PROBLEM:
Extract the lines that carry the string "materials" from the listing.
--------
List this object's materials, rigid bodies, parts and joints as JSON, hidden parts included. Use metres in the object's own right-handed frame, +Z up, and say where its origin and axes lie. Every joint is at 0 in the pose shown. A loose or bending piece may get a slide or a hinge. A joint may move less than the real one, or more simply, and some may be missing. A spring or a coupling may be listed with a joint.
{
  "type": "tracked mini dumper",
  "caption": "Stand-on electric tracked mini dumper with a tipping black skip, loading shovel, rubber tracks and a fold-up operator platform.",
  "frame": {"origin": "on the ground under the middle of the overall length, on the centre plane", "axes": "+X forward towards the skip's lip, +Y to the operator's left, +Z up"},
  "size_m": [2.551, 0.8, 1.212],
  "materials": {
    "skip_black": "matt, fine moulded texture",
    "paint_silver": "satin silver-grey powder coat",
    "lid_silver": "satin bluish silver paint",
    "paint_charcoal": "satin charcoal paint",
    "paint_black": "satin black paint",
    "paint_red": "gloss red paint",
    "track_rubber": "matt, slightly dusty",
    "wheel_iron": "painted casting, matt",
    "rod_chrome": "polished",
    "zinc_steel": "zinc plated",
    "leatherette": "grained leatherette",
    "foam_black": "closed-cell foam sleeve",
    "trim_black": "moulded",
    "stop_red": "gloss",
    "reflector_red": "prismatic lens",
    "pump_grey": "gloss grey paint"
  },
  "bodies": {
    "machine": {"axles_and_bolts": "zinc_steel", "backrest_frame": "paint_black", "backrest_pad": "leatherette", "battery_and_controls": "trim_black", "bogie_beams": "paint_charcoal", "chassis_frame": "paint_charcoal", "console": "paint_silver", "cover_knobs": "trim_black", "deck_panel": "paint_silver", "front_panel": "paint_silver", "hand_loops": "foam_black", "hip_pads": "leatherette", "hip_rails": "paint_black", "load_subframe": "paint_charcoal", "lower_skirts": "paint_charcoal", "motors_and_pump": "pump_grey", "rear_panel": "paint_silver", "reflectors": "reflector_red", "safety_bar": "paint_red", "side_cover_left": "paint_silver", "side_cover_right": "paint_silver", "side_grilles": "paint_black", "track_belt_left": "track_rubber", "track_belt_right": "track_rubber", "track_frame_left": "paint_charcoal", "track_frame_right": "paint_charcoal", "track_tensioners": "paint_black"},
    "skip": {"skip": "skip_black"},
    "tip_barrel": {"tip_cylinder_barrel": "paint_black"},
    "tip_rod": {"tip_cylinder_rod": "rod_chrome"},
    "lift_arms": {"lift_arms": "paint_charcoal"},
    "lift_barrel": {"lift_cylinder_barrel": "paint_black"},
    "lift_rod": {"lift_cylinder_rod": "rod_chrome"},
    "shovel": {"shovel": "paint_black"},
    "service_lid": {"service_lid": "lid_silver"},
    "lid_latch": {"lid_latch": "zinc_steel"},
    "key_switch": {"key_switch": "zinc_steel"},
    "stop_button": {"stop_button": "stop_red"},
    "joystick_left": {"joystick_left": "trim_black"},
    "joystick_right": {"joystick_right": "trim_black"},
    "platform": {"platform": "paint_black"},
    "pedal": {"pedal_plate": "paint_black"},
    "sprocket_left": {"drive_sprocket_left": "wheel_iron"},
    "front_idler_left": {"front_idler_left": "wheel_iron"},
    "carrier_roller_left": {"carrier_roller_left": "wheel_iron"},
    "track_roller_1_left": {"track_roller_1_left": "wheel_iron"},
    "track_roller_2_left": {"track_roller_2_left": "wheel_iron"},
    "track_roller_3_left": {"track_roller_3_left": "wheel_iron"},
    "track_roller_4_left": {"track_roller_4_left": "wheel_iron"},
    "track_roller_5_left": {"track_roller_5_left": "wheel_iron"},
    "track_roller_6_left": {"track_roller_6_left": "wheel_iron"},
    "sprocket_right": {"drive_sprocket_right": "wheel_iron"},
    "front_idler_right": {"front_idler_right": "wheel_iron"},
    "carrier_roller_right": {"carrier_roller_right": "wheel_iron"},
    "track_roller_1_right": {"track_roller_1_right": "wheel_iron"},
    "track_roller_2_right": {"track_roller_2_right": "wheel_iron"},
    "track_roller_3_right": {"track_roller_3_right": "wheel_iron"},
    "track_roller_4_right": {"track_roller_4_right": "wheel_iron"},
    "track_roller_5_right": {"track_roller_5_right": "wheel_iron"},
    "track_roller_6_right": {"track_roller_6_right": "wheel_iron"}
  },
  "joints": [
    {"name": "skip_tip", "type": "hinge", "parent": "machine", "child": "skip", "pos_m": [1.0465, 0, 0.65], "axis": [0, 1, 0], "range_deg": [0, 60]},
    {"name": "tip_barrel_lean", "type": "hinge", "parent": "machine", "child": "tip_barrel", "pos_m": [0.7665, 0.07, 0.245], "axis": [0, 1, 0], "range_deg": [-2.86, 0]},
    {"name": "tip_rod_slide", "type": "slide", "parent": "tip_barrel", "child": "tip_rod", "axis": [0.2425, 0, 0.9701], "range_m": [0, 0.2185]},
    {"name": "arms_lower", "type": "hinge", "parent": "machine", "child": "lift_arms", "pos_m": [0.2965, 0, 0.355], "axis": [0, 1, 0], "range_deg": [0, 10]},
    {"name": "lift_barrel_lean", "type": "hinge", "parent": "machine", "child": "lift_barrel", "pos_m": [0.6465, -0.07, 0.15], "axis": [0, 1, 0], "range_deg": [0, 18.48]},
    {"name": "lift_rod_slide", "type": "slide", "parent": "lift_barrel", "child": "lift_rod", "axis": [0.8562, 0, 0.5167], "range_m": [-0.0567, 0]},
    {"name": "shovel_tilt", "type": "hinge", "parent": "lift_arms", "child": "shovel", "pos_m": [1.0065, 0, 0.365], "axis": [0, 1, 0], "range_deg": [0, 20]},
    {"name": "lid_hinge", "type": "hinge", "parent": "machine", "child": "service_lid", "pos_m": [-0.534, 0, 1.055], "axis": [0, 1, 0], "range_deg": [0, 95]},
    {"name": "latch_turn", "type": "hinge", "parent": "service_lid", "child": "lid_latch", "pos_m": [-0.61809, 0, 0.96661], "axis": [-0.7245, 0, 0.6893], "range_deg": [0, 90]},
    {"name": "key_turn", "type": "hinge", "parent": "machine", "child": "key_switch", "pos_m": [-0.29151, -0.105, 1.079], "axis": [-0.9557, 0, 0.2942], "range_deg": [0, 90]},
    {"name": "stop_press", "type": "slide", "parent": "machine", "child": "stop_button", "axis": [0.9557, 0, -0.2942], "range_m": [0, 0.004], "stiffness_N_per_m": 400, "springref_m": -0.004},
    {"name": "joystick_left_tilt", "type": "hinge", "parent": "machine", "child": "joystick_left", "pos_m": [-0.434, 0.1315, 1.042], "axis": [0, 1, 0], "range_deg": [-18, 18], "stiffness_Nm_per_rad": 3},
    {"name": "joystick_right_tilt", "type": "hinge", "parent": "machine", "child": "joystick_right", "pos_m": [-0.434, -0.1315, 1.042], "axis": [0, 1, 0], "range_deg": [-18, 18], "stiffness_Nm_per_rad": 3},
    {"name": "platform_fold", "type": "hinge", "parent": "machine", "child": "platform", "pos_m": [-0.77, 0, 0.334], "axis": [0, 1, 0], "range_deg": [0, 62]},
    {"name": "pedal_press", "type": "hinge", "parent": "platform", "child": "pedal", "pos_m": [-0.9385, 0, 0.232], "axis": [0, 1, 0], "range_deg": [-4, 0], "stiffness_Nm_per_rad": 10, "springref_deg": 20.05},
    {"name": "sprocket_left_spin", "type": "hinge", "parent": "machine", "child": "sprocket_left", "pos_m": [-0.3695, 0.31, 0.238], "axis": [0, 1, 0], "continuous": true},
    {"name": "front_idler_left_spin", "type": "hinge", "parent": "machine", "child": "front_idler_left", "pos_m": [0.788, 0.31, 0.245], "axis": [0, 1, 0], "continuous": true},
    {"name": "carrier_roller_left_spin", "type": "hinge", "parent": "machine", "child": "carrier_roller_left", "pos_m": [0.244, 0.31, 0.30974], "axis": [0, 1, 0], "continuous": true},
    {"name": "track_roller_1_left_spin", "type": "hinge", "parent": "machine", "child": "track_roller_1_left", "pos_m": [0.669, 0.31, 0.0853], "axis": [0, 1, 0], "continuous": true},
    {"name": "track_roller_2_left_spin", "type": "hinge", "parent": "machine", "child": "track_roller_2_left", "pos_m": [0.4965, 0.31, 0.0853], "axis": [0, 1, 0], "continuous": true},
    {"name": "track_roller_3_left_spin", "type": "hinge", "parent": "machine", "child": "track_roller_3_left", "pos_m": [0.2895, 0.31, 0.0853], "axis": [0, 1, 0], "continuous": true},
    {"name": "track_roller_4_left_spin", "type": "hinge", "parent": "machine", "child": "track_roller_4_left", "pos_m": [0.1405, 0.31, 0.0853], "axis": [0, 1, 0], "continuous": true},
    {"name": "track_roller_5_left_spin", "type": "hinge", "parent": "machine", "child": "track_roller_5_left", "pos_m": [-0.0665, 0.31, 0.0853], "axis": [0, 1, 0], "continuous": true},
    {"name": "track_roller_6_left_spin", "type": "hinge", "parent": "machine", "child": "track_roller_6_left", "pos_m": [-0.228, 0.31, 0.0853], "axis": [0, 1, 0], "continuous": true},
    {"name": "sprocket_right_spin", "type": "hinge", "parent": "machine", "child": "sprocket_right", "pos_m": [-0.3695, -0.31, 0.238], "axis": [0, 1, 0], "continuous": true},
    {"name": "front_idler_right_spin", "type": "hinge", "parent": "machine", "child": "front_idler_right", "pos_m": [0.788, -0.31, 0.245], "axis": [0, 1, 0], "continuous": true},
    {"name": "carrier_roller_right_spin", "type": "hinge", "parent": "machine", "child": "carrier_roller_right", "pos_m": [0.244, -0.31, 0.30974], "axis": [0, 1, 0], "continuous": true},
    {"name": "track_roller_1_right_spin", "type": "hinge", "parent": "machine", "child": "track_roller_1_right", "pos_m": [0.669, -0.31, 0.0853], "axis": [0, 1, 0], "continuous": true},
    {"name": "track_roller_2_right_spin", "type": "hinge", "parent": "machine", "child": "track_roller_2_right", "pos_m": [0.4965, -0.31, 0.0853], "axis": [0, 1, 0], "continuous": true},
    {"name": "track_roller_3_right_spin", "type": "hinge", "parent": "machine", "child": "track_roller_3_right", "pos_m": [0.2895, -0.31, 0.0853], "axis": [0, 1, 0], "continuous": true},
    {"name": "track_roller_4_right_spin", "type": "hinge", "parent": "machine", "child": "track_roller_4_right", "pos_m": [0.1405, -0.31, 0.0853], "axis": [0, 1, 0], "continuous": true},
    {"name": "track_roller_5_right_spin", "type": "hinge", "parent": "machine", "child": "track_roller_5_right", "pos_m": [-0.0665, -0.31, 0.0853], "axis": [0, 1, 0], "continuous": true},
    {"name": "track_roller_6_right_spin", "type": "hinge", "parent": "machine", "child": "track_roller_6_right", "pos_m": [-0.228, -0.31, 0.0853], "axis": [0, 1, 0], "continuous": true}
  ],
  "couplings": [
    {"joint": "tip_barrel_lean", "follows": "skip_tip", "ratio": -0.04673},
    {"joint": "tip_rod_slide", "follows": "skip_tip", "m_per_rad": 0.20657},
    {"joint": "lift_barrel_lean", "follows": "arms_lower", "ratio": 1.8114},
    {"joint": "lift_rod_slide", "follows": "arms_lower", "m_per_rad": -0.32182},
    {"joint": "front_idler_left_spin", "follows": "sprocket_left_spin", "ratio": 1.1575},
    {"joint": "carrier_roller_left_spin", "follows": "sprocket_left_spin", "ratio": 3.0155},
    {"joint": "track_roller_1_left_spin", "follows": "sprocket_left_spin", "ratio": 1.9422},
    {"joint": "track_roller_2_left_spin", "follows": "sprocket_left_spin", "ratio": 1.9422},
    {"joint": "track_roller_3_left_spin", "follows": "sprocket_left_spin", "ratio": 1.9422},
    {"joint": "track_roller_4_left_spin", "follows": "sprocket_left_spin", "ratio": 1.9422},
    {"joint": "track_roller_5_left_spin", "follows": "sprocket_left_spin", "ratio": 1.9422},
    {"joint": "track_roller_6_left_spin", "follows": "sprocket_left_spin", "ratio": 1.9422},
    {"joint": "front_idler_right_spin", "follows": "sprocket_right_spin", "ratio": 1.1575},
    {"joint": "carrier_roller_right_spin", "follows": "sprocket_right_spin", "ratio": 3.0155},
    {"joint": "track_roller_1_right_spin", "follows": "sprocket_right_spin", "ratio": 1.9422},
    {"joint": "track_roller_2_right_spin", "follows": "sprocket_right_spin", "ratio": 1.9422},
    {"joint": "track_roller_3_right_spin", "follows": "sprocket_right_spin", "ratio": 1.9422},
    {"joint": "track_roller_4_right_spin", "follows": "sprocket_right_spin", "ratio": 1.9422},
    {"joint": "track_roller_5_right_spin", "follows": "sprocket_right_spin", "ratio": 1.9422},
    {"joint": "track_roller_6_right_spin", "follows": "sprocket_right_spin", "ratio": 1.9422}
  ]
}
--------
TASK RESULT:
List this object's materials, rigid bodies, parts and joints as JSON, hidden parts included. Use metres in the object's own right-handed frame, +Z up, and say where its origin and axes lie. Every joint is at 0 in the pose shown. A loose or bending piece may get a slide or a hinge. A joint may move less than the real one, or more simply, and some may be missing. A spring or a coupling may be listed with a joint.
  "materials": {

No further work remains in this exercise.